- Traditional Chinese: 親愛的麻洋街
- Simplified Chinese: 亲爱的麻洋街
- Hanyu Pinyin: Qīn'ài De Máyáng Jiē
- Genre: Romance Youth Period
- Written by: Yu Fan
- Directed by: Huang Kemin Zhou Jie
- Starring: Xu Weizhou Tan Songyun Niu Junfeng
- Country of origin: China
- Original language: Mandarin
- No. of episodes: 37

Production
- Producer: Gao Ming
- Production companies: Radiant Pictures Youku Ten Space Hunan TV & Broadcast SMG Pictures

= Dear Mayang Street =

Dear Mayang Street (亲爱的麻洋街 (Qīn'ài De Máyáng Jiē)) is a 2020 Chinese television series starring Xu Weizhou, Tan Songyun and Niu Junfeng.
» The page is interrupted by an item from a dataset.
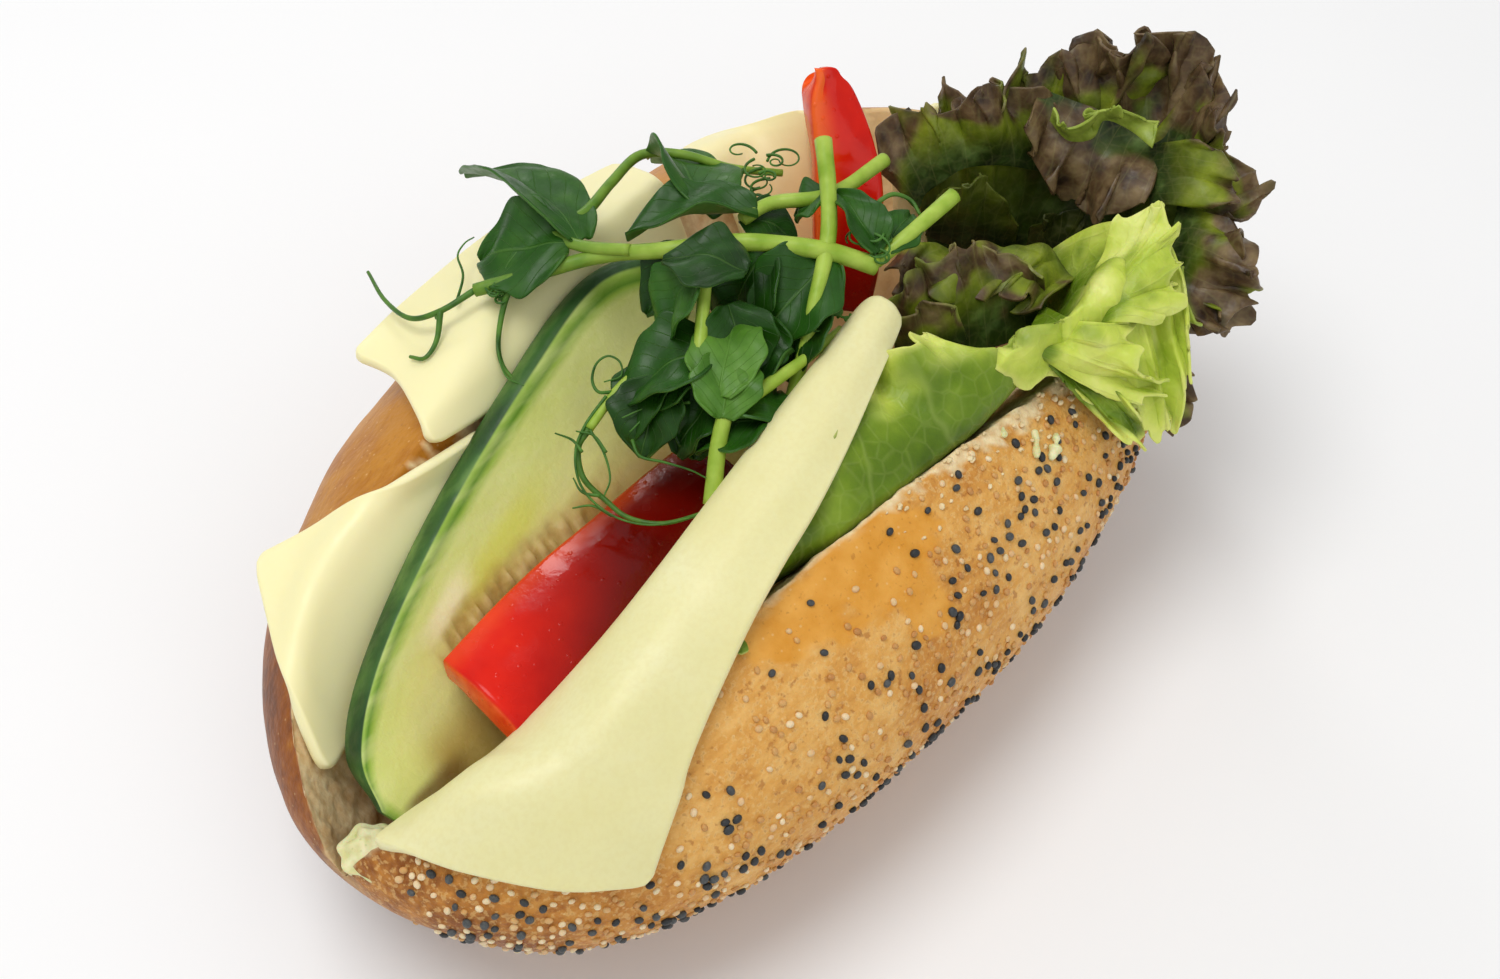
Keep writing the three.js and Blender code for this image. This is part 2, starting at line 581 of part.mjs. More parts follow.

The story starts in 1984 and tells of the youths of Mayang Street through adulthood.

==Synopsis==
Mayang street in Guangzhou, early 1980s, Ou Xiaojian who grew up here dropped out of the police school and became a gangster on the street. Ma Xiaoxiao who grew up with him here couldn't understand his change. They had a fight about it and it was seen by Yi Dongdong who had a crush on Ma Xiaoxiao. Yi Dongdong had just moved here with his family and quickly became friends with a bunch of guys on the street who had similar age as him. A whirl of things gradually got him connected to Ma Xiaoxiao and Ou Xiaojian as well. The story is about their wild youthful years on the Mayang street.

==Cast==
===Main===
- Xu Weizhou as Ou Xiaojian
- Tan Songyun as Ma Xiaoxiao
- Niu Junfeng as Yi Dongdong

===Supporting===
- Hu Haobo as Sun Sun
- Li Nan as Ma Dada
- Yi Zhixuan as Zeng Hang
- Yu Xiang as Liang Xiaobao
- Yu Xinyi as Zeng Hao
- Gong Rui as Yi Nannan
- Liu Yiran as Yi Xixi
- Chen Jin as Niu Zilai
- Shi Ke as Hao Pushi
- Jiao Gang as Yi Shengli
- Sun Lin as Lin Jiahao
- Yu Wentong as Liang Yuanchao
- Tian Min as Chen Lili
- Chang Kaining as Ma Yingjun
- Mu Liyan as Granny Zeng
- Luo Yinan as Zeng Zhenmei
- Ma Dongting as Sun Benyan

==Production==
The series began filming in April 2019 in Guangzhou, and wrapped up in August 2019.